На месте родной избы осталась чудом не упавшая труба каменной печи. Скудные пожитки уже погребло под слоем снега. Что он хотел здесь найти, Мальчик не знал. Ноги сами привели его сюда. Больше идти было некуда. Согревшееся бегом тело снова продрогло. Голод набирал голос. Он принял решение схорониться в подвале школы, а утром искать красноармейцев. Необязательно оплакивать отца на холоде. Мёртвым он не сможет помочь своей стране победить.
Немец перегородил ему дорогу, размахивая зажатой в руке гранатой, которую Мальчик ранее принял за нож.
– Verdammt, du Mistkerl! Jetzt ist es unser Land! Stalin hat dich verlassen! Es ist nutzlos, sich zu verteidigen![12]
Раздувшееся существо на спине немецкого солдата переливалось цветом морской волны. Мальчик видел море в книжных рисунках. Что бы там оно ни задумало, сейчас они с ней временно стали союзниками.

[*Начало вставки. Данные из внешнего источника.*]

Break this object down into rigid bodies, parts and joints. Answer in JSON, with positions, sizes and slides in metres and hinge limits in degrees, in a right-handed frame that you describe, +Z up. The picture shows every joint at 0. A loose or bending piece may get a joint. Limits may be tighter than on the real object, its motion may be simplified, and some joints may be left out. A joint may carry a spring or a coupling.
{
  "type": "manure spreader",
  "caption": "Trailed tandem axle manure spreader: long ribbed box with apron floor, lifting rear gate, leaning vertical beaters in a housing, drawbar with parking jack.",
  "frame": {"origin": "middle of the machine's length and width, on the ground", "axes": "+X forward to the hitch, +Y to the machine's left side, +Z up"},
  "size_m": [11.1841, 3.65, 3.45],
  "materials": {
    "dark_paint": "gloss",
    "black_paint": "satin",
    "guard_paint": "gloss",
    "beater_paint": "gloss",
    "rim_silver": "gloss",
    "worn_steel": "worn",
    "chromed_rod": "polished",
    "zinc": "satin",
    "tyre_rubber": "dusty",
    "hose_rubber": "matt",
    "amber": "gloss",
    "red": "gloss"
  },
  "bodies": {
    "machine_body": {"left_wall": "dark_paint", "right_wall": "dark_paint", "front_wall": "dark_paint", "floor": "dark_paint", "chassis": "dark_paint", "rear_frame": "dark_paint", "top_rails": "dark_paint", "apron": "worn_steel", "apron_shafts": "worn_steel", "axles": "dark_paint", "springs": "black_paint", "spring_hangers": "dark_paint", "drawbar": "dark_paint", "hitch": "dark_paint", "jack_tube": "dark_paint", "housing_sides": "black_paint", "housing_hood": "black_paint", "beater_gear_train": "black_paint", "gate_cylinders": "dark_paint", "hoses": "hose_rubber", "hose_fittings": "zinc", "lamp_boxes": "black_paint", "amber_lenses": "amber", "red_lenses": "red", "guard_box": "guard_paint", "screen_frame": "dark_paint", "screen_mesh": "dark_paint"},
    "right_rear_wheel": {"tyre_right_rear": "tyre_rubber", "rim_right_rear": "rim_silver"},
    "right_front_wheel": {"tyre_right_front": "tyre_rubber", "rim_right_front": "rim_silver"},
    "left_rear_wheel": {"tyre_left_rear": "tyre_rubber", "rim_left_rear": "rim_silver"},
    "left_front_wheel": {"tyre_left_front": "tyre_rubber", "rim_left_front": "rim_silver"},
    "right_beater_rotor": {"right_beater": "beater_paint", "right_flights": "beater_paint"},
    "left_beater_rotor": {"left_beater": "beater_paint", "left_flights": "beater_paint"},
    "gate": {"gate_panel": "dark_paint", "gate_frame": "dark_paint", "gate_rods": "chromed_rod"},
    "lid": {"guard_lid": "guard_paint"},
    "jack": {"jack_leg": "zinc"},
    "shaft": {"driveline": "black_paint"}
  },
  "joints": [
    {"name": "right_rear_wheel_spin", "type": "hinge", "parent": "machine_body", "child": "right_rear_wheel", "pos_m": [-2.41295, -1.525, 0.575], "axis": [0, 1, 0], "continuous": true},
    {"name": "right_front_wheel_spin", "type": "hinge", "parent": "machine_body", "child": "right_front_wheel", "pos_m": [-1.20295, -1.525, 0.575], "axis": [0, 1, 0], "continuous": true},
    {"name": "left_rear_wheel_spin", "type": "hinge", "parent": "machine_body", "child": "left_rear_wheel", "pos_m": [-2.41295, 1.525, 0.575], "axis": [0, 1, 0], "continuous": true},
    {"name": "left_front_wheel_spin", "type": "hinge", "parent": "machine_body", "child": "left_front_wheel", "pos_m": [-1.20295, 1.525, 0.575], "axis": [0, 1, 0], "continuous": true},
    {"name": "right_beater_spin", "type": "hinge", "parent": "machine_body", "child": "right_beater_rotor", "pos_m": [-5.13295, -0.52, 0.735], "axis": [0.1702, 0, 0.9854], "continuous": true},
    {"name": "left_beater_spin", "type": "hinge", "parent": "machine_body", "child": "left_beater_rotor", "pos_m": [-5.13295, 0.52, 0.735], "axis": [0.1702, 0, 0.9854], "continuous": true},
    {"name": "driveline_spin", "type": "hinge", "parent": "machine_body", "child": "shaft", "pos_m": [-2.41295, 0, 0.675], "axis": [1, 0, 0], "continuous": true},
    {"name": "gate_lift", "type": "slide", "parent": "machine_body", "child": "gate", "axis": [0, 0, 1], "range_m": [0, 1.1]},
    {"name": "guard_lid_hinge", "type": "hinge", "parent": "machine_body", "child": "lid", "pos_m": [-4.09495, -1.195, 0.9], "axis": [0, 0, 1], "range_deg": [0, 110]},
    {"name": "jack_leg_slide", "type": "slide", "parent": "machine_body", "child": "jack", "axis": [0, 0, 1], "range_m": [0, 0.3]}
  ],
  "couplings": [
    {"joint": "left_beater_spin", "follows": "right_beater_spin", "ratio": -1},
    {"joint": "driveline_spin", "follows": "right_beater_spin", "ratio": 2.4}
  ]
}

Он бросился бежать к центральной улице опустевшей деревни, ведущей к железнодорожному вокзалу. Взрыв гранаты сбил его с ног. В воздух метнулись комья мёрзлой земли. Рыхлый снег едва ли смягчил падение. Он упал на лопатки, скривившись от боли. С тёмного неба беспорядочно спускались снежинки. Звон в ушах заглушал остальные звуки. Солдат спешил к нему, снимая с ремня на этот раз настоящий нож.